[Je reproduis ici, passé un certain délai, mes articles consacrés à des livres relevant des littératures de l’imaginaire pour le supplément Livres-Bücher du Tageblatt luxembourgeois. Limités en signes, ces articles sont formatés pour un journal imprimé, mais celui-ci ne les publie pas en ligne.]
Chacun cherche son chant
Émilie Querbalec : Un roman de premier contact
Après Quitter les monts d’Automne, prix Rosny aîné en 2021, Émilie Querbalec s’offre un retour gagnant pour son deuxième opus chez Albin Michel Imaginaire.
Les Chants de Nüying, ce sont les sons étranges repérés par une sonde sur cette exoplanète qui tourne autour de l’étoile Shun, à vingt-quatre années-lumière de la Terre. Au XXVIe siècle, le Yùtù Mèng s’apprête donc à partir vers Nüying avec à son bord des scientifiques, mais aussi un entrepreneur spatial sino-américain conseillé par un gourou tibétain. Car si le roman se situe dans un univers uchronique où la Chine — on l’aura deviné aux divers noms employés — est la puissance spatiale qui a la première envoyé un homme sur la Lune, l’invasion du Tibet a bien eu lieu, elle, favorisant la constitution d’une diaspora à la spiritualité en vogue, mêlée aux innovations technologiques.
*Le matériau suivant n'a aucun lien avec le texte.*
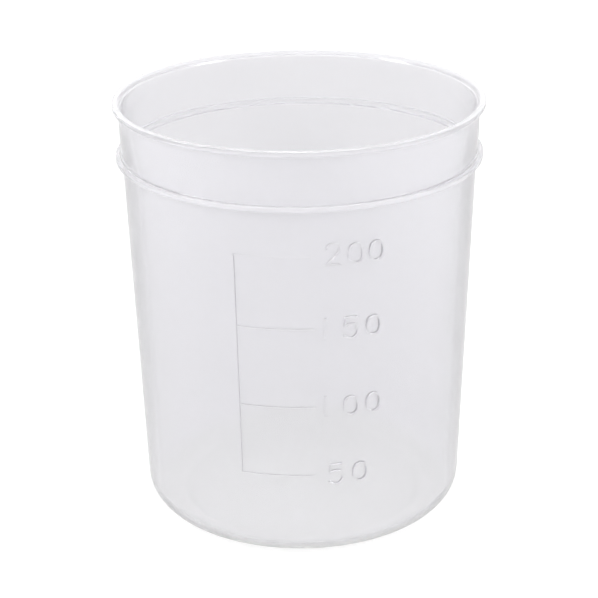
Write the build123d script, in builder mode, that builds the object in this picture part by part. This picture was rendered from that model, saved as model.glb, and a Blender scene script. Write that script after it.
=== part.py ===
from build123d import *
import math
import os

# A graduated specimen cup, injection moulded in one piece. Millimetres and degrees.
# The cup stands on Z = 0 with its axis on Z, and its graduations face -Y.

# Overall
overall_height = 83.7
lip_diameter = 72.0
wall_thickness = 0.8
floor_thickness = 1.0

# Body: a drafted cone from the floor up to the collar
body_draft = 2.14
corner_radius = 5.6

# Underside: a shallow recess leaves a ring to stand on
foot_ring_width = 2.4
recess_depth = 0.35

# Collar: a thin flange round the cup, where the wall steps out into the band
collar_drop = 10.4
collar_thickness = 1.1
collar_overhang = 1.05
collar_edge_radius = 0.4
collar_root_radius = 0.55
shoulder_height = 1.5

# Band: the drafted wall between the collar and the lip
band_step = 0.28
band_draft = 1.3

# Lip: the wall flares out into a thin flange with a rounded edge
lip_overhang = 1.14
lip_thickness = 1.13
lip_land = 1.0
lip_edge_radius = 0.5
lip_root_radius = 0.4
flare_height = 1.6

# Graduations: a raised upright, with one raised rung for each volume
rung_heights = [18.3, 32.8, 48.9, 63.2]
ladder_azimuth = -111.2
rung_sweep = 25.4
bead_width = 0.45
bead_crest_width = 0.2
bead_height = 0.25
bead_root_depth = 0.3

# A rounding takes at most this share of the thickness or overhang that it is on
rounding_share = 0.46

# Radii and heights that follow from the sizes above
lip_radius = lip_diameter / 2
lip_underside = overall_height - lip_thickness
collar_top = overall_height - collar_drop
collar_underside = collar_top - collar_thickness
band_top_radius = lip_radius - lip_overhang
band_foot_radius = band_top_radius - (lip_underside - collar_top) * math.tan(math.radians(band_draft))
collar_radius = band_foot_radius + collar_overhang
body_top_radius = band_foot_radius - band_step


def body_radius(height):
    """Outside radius of the drafted body at a height."""
    return body_top_radius - (collar_underside - height) * math.tan(math.radians(body_draft))


def band_radius(height):
    """Outside radius of the drafted band at a height."""
    return band_foot_radius + (height - collar_top) * math.tan(math.radians(band_draft))


recess_radius = body_radius(0) - corner_radius - foot_ring_width
shoulder_foot = collar_top - shoulder_height
flare_foot = overall_height - flare_height
flare_start = (band_radius(flare_foot) - wall_thickness, flare_foot)
mouth_edge = (lip_radius - lip_land, overall_height)
band_direction = (math.sin(math.radians(band_draft)), math.cos(math.radians(band_draft)))

# Corners of the wall's section, as (radius, height), and the rounding that each one gets
body_corner = (body_radius(0), 0)
floor_corner = (body_radius(floor_thickness) - wall_thickness, floor_thickness)
collar_lower_edge = (collar_radius, collar_underside)
collar_upper_edge = (collar_radius, collar_top)
collar_root = (band_foot_radius, collar_top)
lip_root = (band_top_radius, lip_underside)
lip_lower_edge = (lip_radius, lip_underside)
lip_upper_edge = (lip_radius, overall_height)
collar_edge_rounding = min(collar_edge_radius, collar_thickness * rounding_share)
lip_edge_rounding = min(lip_edge_radius, lip_thickness * rounding_share)
roundings = {
    body_corner: corner_radius,
    floor_corner: corner_radius - wall_thickness,
    collar_lower_edge: collar_edge_rounding,
    collar_upper_edge: collar_edge_rounding,
    collar_root: min(collar_root_radius, collar_overhang - collar_edge_rounding),
    lip_root: min(lip_root_radius, lip_overhang - lip_edge_rounding),
    lip_lower_edge: lip_edge_rounding,
    lip_upper_edge: lip_edge_rounding,
}


def radial_plane(azimuth):
    """Plane through the cup's axis, with its X outwards at an azimuth and its Y up."""
    angle = math.radians(azimuth)
    outwards = (math.cos(angle), math.sin(angle), 0)
    across = (math.sin(angle), -math.cos(angle), 0)
    return Plane(origin=(0, 0, 0), x_dir=outwards, z_dir=across)


with BuildPart() as specimen_cup:
    # The wall's section: up the outside from the floor to the lip, and back down the inside
    with BuildSketch(Plane.XZ) as section:
        with BuildLine() as outline:
            Polyline(
                (0, floor_thickness),
                (0, recess_depth),
                (recess_radius, recess_depth),
                (recess_radius + recess_depth, 0),
                body_corner,
                (body_top_radius, collar_underside),
                collar_lower_edge,
                collar_upper_edge,
                collar_root,
                lip_root,
                lip_lower_edge,
                lip_upper_edge,
                mouth_edge,
            )
            TangentArc(flare_start, mouth_edge, tangent=band_direction)
            Polyline(
                flare_start,
                (band_foot_radius - wall_thickness, collar_top),
                (body_radius(shoulder_foot) - wall_thickness, shoulder_foot),
                floor_corner,
                (0, floor_thickness),
            )
        make_face()
        for corner, radius in roundings.items():
            fillet(section.vertices().sort_by_distance(corner)[0], radius)
    revolve(axis=Axis.Z)

    # The rungs: a drafted bead for each volume, run round the body's cone
    for height in rung_heights:
        with BuildSketch(radial_plane(ladder_azimuth)) as rung_section:
            with BuildLine() as rung_outline:
                low = height - bead_width / 2
                high = height + bead_width / 2
                crest_radius = body_radius(height) + bead_height
                Polyline(
                    (body_radius(low) - bead_root_depth, low),
                    (body_radius(low), low),
                    (crest_radius, height - bead_crest_width / 2),
                    (crest_radius, height + bead_crest_width / 2),
                    (body_radius(high), high),
                    (body_radius(high) - bead_root_depth, high),
                    close=True,
                )
            make_face()
        revolve(axis=Axis.Z, revolution_arc=rung_sweep)

    # The upright: a bead up the cone, from the lowest rung to the highest
    foot = rung_heights[0] - bead_width / 2
    head = rung_heights[-1] + bead_width / 2
    with BuildSketch(radial_plane(ladder_azimuth)) as upright_section:
        with BuildLine() as upright_outline:
            Polyline(
                (body_radius(foot) - bead_root_depth, foot),
                (body_radius(foot) + bead_height, foot),
                (body_radius(head) + bead_height, head),
                (body_radius(head) - bead_root_depth, head),
                close=True,
            )
        make_face()
    revolve(axis=Axis.Z, revolution_arc=math.degrees(bead_width / body_top_radius))

specimen_cup.part.label = "specimen_cup"

os.makedirs("parts", exist_ok=True)
export_step(specimen_cup.part, "parts/specimen_cup.step")
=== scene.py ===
import logging
import math
from dataclasses import dataclass, field
from enum import Enum

import bmesh
import bpy
from mathutils import Matrix, Vector


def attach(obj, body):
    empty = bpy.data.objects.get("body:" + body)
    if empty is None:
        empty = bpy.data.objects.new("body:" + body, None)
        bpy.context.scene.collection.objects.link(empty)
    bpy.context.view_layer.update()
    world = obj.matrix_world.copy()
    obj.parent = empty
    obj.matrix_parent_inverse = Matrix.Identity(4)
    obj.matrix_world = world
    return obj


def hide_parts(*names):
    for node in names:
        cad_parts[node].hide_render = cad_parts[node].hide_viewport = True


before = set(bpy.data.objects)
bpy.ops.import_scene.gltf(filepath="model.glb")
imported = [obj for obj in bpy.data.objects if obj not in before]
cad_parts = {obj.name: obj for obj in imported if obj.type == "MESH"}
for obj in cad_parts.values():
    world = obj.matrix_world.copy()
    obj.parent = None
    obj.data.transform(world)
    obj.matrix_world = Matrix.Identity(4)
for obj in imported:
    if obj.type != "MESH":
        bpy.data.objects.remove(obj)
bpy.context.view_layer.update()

LOG = logging.getLogger("specimen_cup")
MM = 0.001
WHITE = (1, 1, 1, 1)
MIX_COLOR_A, MIX_COLOR_B, MIX_COLOR_RESULT = 6, 7, 2    # colour sockets of a Mix node
Point = tuple[float, float]


class Section(Enum):
    """How thick the plastic is at a place. The value is the index of its finish."""

    THIN = 0
    THICK = 1


@dataclass
class Corner:
    """One corner of the wall's section.

    Attributes:
        radius: distance from the cup's axis, in mm.
        height: height above the table, in mm.
        rounding: radius of the fillet on the corner, in mm.
    """

    radius: float
    height: float
    rounding: float = 0.0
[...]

Émilie Querbalec opte pour une narration qui alterne les personnages. Brume, biologiste plus à l’aise avec les mammifères marins qu’avec les humains, espère découvrir les êtres à l’origine des chants extraterrestres. William, cybernéticien féru de poésie chinoise, participe à bord au projet de réincarnation numériquement assistée du milliardaire Jonathan Wei, président de Space’O (oui, le modèle est plutôt transparent). S’invitent aussi Meriem, astrophysicienne, Dana, cybernéticienne en chef, leur fille Anouk ou le gourou de la secte Terre d’Éveil, Sonam Tsering. Tous ont leurs propres objectifs dans ce voyage, et le tissage de ces aspirations qui parfois s’entrechoquent donne de l’épaisseur à l’intrigue. Le style de Querbalec montre une réelle volonté inclusive et une empathie profonde pour ses personnages, mais cela ne l’empêche pas de faire passer tout ce petit monde par une série d’épreuves sévères : ne s’aventure pas qui veut vers les étoiles !
Si l’incommunicabilité avec les espèces extraterrestres (avec un air de Fiasco de Stanislas Lem) est ici le thème principal, l’autrice brasse avec maîtrise d’autres notions en vogue dans la littérature de science-fiction actuelle, dont le voyage dans un vaisseau-monde ou le transfert numérique de la conscience. Au moyen d’une base scientifique solide et en prenant appui sur la spiritualité orientale, elle signe un roman de premier contact foisonnant, qui fascine et interroge à la fois.
Émilie Querbalec, Les Chants de Nüying, Albin Michel Imaginaire, 2022, 464 p., 22,90 €.